--- begin DATA PROVIDED ---

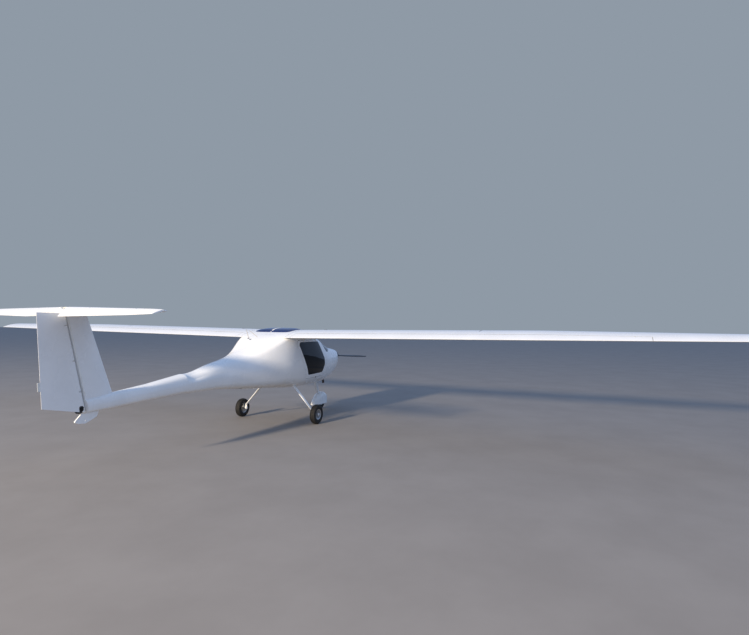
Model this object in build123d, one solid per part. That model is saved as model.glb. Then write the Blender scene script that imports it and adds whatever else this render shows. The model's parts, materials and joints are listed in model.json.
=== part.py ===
from build123d import *
import os
from math import atan2, cos, hypot, pi, radians, sin, sqrt, tan

# Two-seat high-wing microlight aeroplane with a T-tail, nosewheel gear and a two-blade propeller.
# Millimetres. +X is forward, +Y is the aircraft's left, +Z is up, and the ground is Z = 0.
# While the pieces are made, X = 0 is the main wheels' axle line. They are written out shifted
# by ORIGIN_SHIFT, so that the origin lies under the middle of the whole aircraft.

# Wing
SPAN = 14970
WING_ROOT_Y = 460
WING_BREAK_Y = 4600
ROOT_CHORD = 920
BREAK_CHORD = 880
TIP_CHORD = 520
WING_TE_X = -530
WING_TE_Z = 1512
DIHEDRAL = 0.75
INCIDENCE = 2.0
TIP_ROUND = 90
FLAP_HINGE_AHEAD = 200
FLAP_HINGE_ABOVE = 17
FLAP_HINGES_Y = [800, 2500, 4200, 5800]
FLAP_IN_Y = 566
FLAP_OUT_Y = 6000
FLAP_GAP = 6
# Radius of the flaperon's nose: y, radius
FLAP_NOSE = [(FLAP_IN_Y, 54), (WING_BREAK_Y, 53.5), (FLAP_OUT_Y, 32)]
FLAP_ARM_LENGTH = 64
FLAP_SLOT_HEIGHT = 100

# Body
WALL = 14
SEAT_FIT = 0.3
COWL_WALL = 8
FIREWALL_X = 1150
FIREWALL_THICKNESS = 6
COWL_FRONT_X = 1930
COWL_SPLIT_Z = 1040
REAR_BULKHEAD_X = -950
TAIL_END_X = -3926
TAIL_END_Z = 774

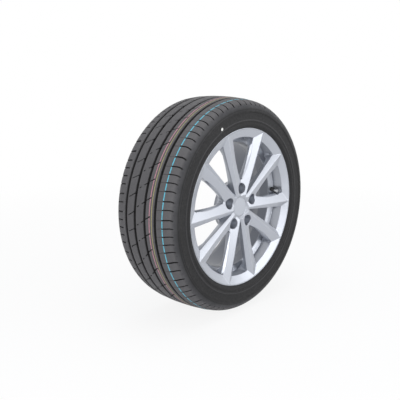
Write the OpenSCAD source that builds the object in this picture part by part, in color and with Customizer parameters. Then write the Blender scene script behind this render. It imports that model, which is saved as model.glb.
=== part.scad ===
// Mounted car wheel: a 235/45 R17 road tyre on a ten-spoke cast alloy wheel.
// The wheel's axis lies along Y, its outboard face looks along -Y and its centre is the origin.

/* [Rim size] */
// Distance between the inner faces of the two flanges
rim_w = 190.5; // [180:0.5:204]
// Radius of the bead seats at the flanges
seat_r = 218.3; // [217:0.1:220]
// Height of the flanges above the bead seats
flange_h = 17.2; // [15:0.1:19]
// Width of each flange's lip outside its inner face
flange_w = 12; // [11:0.5:14]
// Taper of the bead seats in degrees
seat_taper = 5; // [3:0.5:6]
// Depth of the drop centre below the bead seats
well_drop = 21.8; // [18:0.1:25]
// Depth of the barrel below the bead seats
barrel_drop = 5.3; // [4:0.1:8]
// Wall of the barrel
barrel_t = 6; // [4:0.5:8]
// Wall of the drop centre's outboard side
step_t = 5; // [4:0.5:6]
// Slope of the drop centre's outboard side in degrees
step_lean = 22; // [18:1:26]
// Distance from the wheel's centre plane to the mounting face
offset_et = 50; // [44:1:54]

/* [Wheel face] */
// Number of V-shaped pairs of spokes
pair_n = 5; // [5:1:5]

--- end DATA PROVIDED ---

Your task is to print the lines from the one containing "Write the OpenSCAD" through the one containing "is the origin.", exactly and with nothing added.

(FINAL RESULT):
Write the OpenSCAD source that builds the object in this picture part by part, in color and with Customizer parameters. Then write the Blender scene script behind this render. It imports that model, which is saved as model.glb.
=== part.scad ===
// Mounted car wheel: a 235/45 R17 road tyre on a ten-spoke cast alloy wheel.
// The wheel's axis lies along Y, its outboard face looks along -Y and its centre is the origin.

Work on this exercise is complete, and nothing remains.